The consideration of the ornamentation of leather bindings without the use of gold is of itself a large study, and one that has received much attention of late years. In the trade, ornamental outside work is called “finishing,” as distinct from the previous work, which is known as the “forwarding.” As a rule, now, these operations are not done by the same hands, but a finisher does the finishing only and makes it his speciality.
Patterns stamped on leather by means of punches or small dies are found in numbers of early instances on horse trappings, shoes and boots, and accoutrements of various sorts; and almost as soon as it was found out that skins of animals could be rendered soft so as to be wearable, it was also found out that they could be ornamented by patterns cut or impressed upon them.
Such patterns are made when the leather is damp and soft, and on drying they become hard and permanent. Many of the earlier impressions made on leather bindings are done by means of hard styles held in the hand and drawn along the leather. Beautiful Celtic interlacings done in this way are found in the ancient Irish “polaires” or book covers. Others are small ornamental stamps which have been impressed on the leather in the same way as we now make an ordinary seal.
One of the earliest instances of a leather binding with ornamental covers is on a Coptic MS. on papyrus, dating from about the eighth century, which has been originally stabbed, and the pattern is an interlacing one with ornamented fillets, between which are impressions from small cameo stamps. In time special tools were carefully cut in hard wood or metal for the avowed purpose of ornamenting leather bindings. The exact date at which this occurred it is impossible to say.
So far as Europe is concerned, the earliest known blind tooled bindings range from about the twelfth century onwards. Earlier books were either covered with the rich metal and jewelled mediæval work that I have already noticed, or else bound in vellum with ties and without ornamentation.
Fig. 86.—English blind tooled binding, 12th century. London.
In England the art of blind tooling reached its highest level from the twelfth to the fourteenth century, and, thanks to the researches of Mr. W. H. J. Weale, there is little doubt that the English excelled in this art. The Germans succeeded best after the English, but German work never approaches the English, either for excellence of general design or for delicacy and beauty of the small engraved stamps.
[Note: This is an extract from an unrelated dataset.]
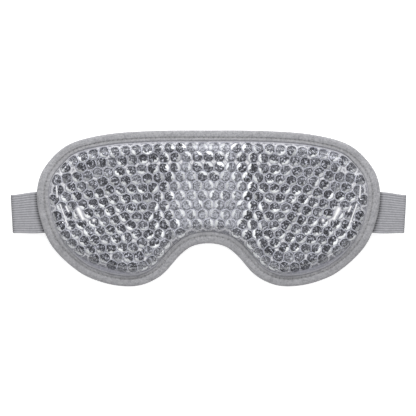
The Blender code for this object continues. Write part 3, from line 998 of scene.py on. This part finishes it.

The English work was on goat skin or calf, the German generally on pig skin.
The stamps used in blind tooling—that is to say, without gold—are cut in the same manner as a seal stone is, only that the cutting is much deeper, and in deep places needs no finishing. When this is pressed upon the soft, damp leather, the leather rises up of itself into the deep hollows cut in the stamp, and so a charming, natural, and apparently much studied relief is automatically given. Such stamps are called “cameo” stamps because of this relief.
The general typical arrangements used by England, Germany, and France in planning out the disposition of the stamps is a subject that is deserving of careful attention by any student of blind stamped work. Some valuable plans of these dispositions can be found in Mr. W. H. J. Weale’s Catalogue of Bookbindings and Rubbings of Bindings in the National Art Library, South Kensington, and they are well worthy of study.